One of the classes asked about problems that we have faced so far in our experiments. As many of you know from class there are often problems that come up unexpectedly when doing an experiment. Last night we went to check on some of our clay models that were placed in a picnic area and we found that the state park had cut down dead trees including two that we had placed models on. The picture above shows a wood pile that probably has one of our models burrows in it somewhere. I don't think we are getting that one back. Now we will just change our experiment a bit to work with 48 models instead of 50. Solving unexpected problems is part of working as a scientist.

Thursday, April 7, 2011

Here is a challenge for you students: Help me and Dr. Warner make a list of possible suspects who may have attacked our models.

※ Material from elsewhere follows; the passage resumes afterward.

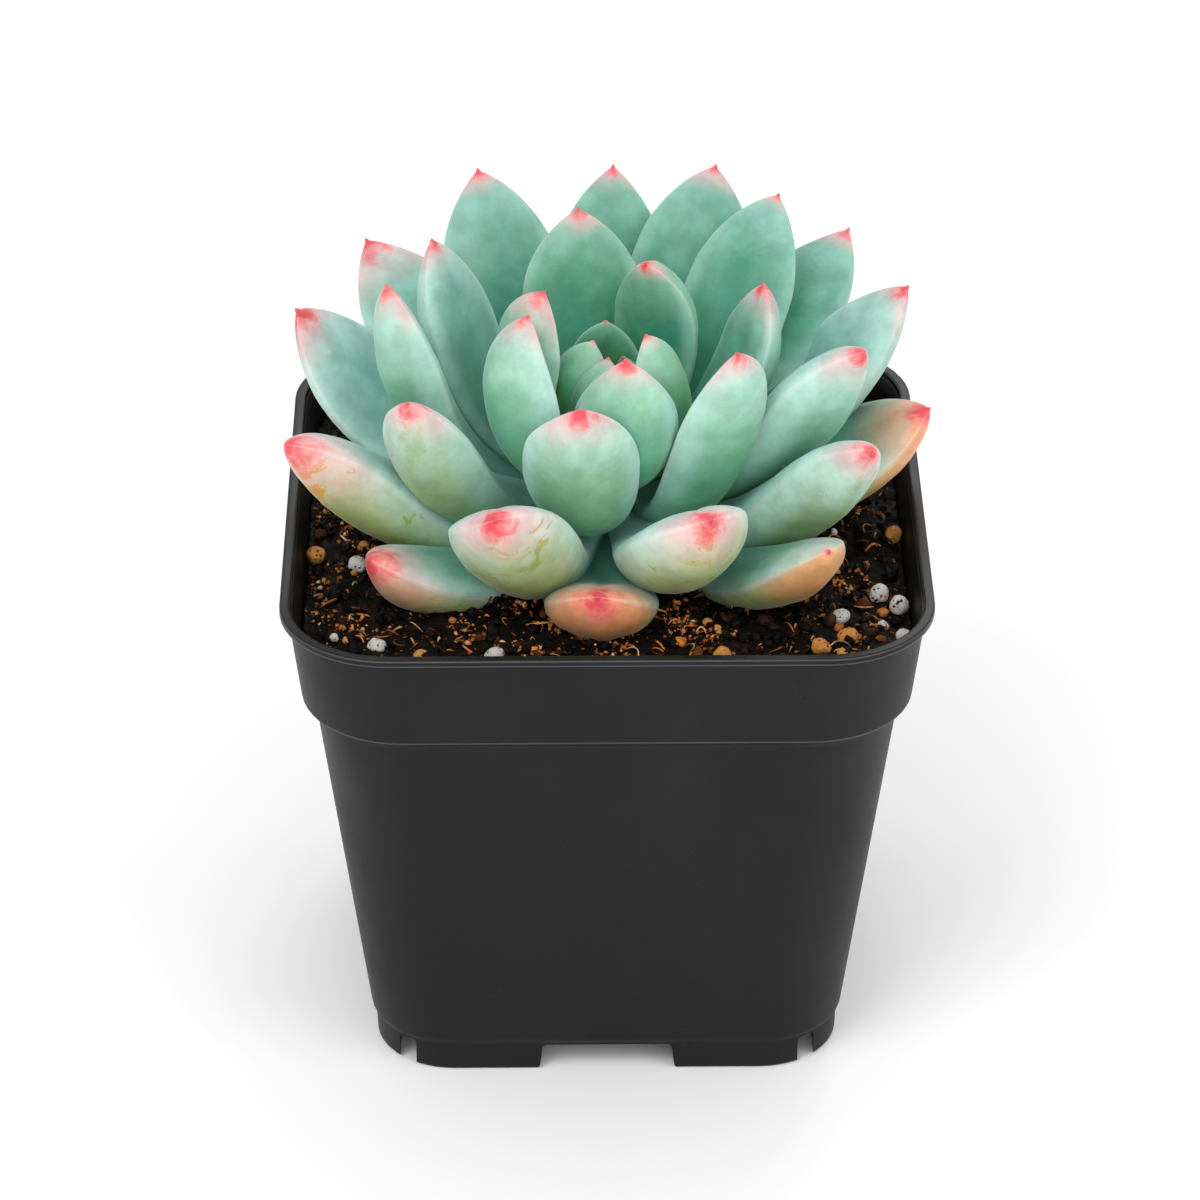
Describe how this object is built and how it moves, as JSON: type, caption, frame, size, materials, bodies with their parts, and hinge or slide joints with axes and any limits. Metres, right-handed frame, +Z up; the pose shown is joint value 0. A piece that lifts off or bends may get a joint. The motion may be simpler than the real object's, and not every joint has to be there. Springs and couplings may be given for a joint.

Here is your assignment: Research the animals (other than brown anoles) that live in central Florida in and around Tomoka State Park. To figure out exactly who has been attacking our models we need to know what other animals are around. See Ms. Flemming for the details and grading criteria and specific detail of this assignment.

Now it's your turn. Students, post a question that you think would make for intelligent conversation.

Wednesday, April 6, 2011

We have fooled the lizards.

One of the biggest worries about our experiments is that our models would not look real enough to fool the lizards. Well, this morning we were successful in recording our first lizard bite. The jaw marks were clearly visible in the model's head.

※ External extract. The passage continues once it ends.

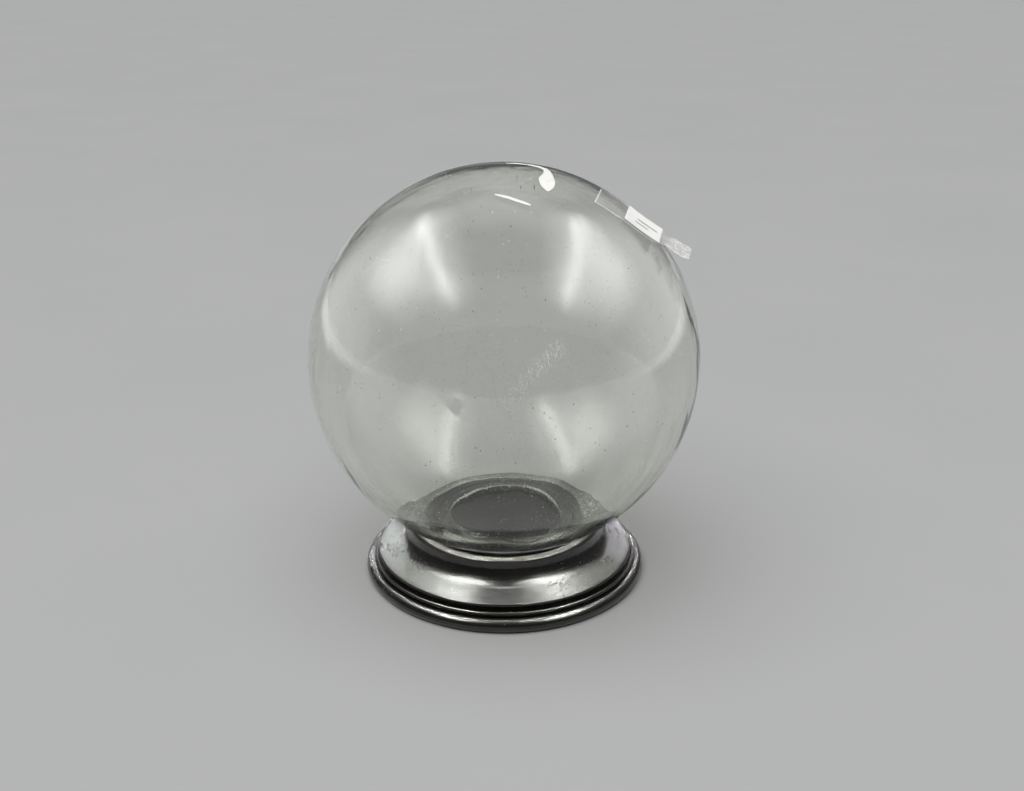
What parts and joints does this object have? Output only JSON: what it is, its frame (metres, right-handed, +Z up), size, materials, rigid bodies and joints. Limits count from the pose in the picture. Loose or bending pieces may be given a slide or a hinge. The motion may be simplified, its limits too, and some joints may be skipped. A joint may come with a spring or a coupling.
{
  "type": "globe display dome",
  "caption": "Blown glass globe, open below with a folded rim, nested in a dished, turned and ebonised wooden base; the globe lifts straight off over the exhibit.",
  "frame": {"origin": "centre of the underside, on the surface that the base stands on", "axes": "+Z up, along the axis that the base is turned on and the globe lifts along; -Y is the front, and the taped label is on the +X side"},
  "size_m": [0.305, 0.305, 0.3332],
  "materials": {
    "clear_glass": "clear blown glass with a faint green-grey tint",
    "ebonised_wood": "semi-gloss black stain and wax, worn brown on the edges",
    "black_baize": "matte wool felt",
    "screw_steel": "dull, lightly aged",
    "clear_tape": "clear adhesive film, slightly crumpled",
    "white_paper": "matte uncoated paper"
  },
  "bodies": {
    "base": {"underside_baize": "black_baize", "base_plinth": "ebonised_wood", "base_stage": "ebonised_wood", "display_floor": "ebonised_wood", "seat_baize_ring": "black_baize", "wood_screw_1": "screw_steel", "wood_screw_2": "screw_steel", "wood_screw_3": "screw_steel"},
    "dome": {"glass_globe": "clear_glass", "clear_tape": "clear_tape", "lot_label": "white_paper", "paper_scrap": "white_paper", "paper_sliver": "white_paper"}
  },
  "joints": [
    {"name": "dome_lift", "type": "slide", "parent": "base", "child": "dome", "axis": [0, 0, 1], "range_m": [0, 0.3]}
  ]
}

Time to catch more lizards.

So our projects are going well. Yesterday we weighed, measured and marked more than 200 lizards. It was a long day that started at 6:00am and ended at almost midnight. We have to work hard to get the data while we have the chance. We are now driving north to check out some new lizard collecting sites. We still have 550 animals to go to reach our goal of 850 lizards.

Tuesday, April 5, 2011

When predators attack!

This is a picture of our first clay model we found after a predator attack. Was it a racoon? Was it a bird? Was it a cat? What do you think? Leave a comment below.

Abnormal tail

3rd period zoology asked if we have seen any lizards with deformities. Well, we have caught and measured 304 lizards so far and this one had a really unique tail.

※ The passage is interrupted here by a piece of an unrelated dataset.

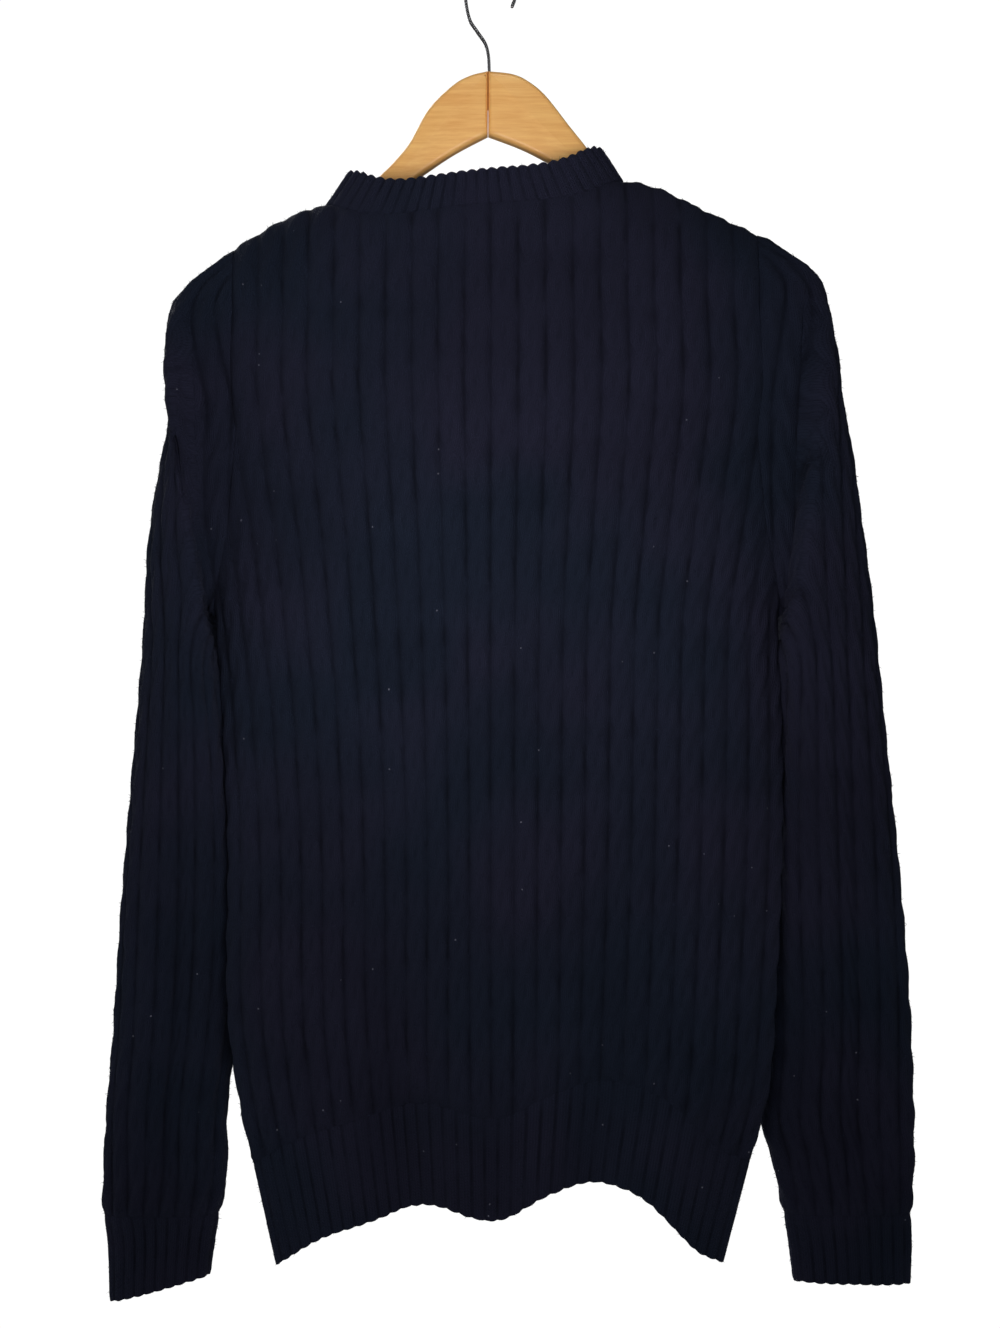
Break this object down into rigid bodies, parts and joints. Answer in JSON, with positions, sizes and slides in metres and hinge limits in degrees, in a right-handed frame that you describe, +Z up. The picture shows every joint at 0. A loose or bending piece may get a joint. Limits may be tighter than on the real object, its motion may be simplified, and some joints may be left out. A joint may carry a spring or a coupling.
{
  "type": "cable knit sweater on a wooden hanger",
  "caption": "Fine cable knit crew neck sweater with ribbed neckband, hem and cuffs, hanging on a contoured wooden hanger with a wire hook.",
  "frame": {"origin": "inside of the hook's top, where a rail carries the hanger", "axes": "+Z up, +Y the garment's back, +X the garment's left side"},
  "size_m": [0.533, 0.1087, 0.8705],
  "materials": {
    "cable_knit": "matte navy wool knitted in narrow cables",
    "rib_knit": "matte navy wool knitted in two by two rib",
    "wood": "satin lacquered honey beech",
    "wire": "plain drawn steel wire"
  },
  "bodies": {
    "root": {"back": "cable_knit", "front": "cable_knit", "sleeve_left": "cable_knit", "sleeve_right": "cable_knit", "neckband": "rib_knit", "hem_back": "rib_knit", "hem_front": "rib_knit", "cuff_left": "rib_knit", "cuff_right": "rib_knit", "hanger_left": "wood", "hanger_right": "wood", "hook": "wire"}
  },
  "joints": []
}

We want to hear from all of you!

We are absolutely loving having you guys be a part of our field work experience. Please leave comments on the blog and follow us on twitter (mr_reedy) to let us know you are paying attention. Come on, what are you waiting for? Click the comment button and drop us a line. We have been measuring lizards for 7 hours straight and we need something to keep us going.

Monday, April 4, 2011

21st century educational outreach.

I loved talking with my former first period students this morning via skype. It was amazing to be standing on an island in the middle of the Halifax River and be showing my students lizards in the field and showing them how science happens in the real world. 2nd period- get your questions ready because your class is next.

Sunday, April 3, 2011

Hard at work.

It is 11:54 pm and we just finished our work for today. We caught around 70 lizards today and checked on lots of clay models. After dinner we started measuring lizards and we are now calling it quits for the night. We'll be back at it early in the morning. Looking forward to the first skype call tomorrow.

Saturday, April 2, 2011

Day 2 - Surveying islands and catching lizards

We had a busy first day of work yesterday. We placed all 50 clay models yesterday in 5 different types of habitat. I can't wait to see if we get any bites. Yesterday we also put out 20 nest boxes full of good moist soil to try to find out where the females are laying their eggs on our islands.
Today we are on our way to meet up with Alexis (from Harvard University) to survey islands at her field site near Marineland, 30 miles north of ours. We will also be hoping to catch and measure a lot of lizards. Check back soon for more.

Friday, April 1, 2011

Fake lizard. Will it fool anyone?

This clay lizard will help us learn what selection pressures the brown anole faces in different environments. It will get attacked and we will identify and count the bite marks to learn about selection pressures.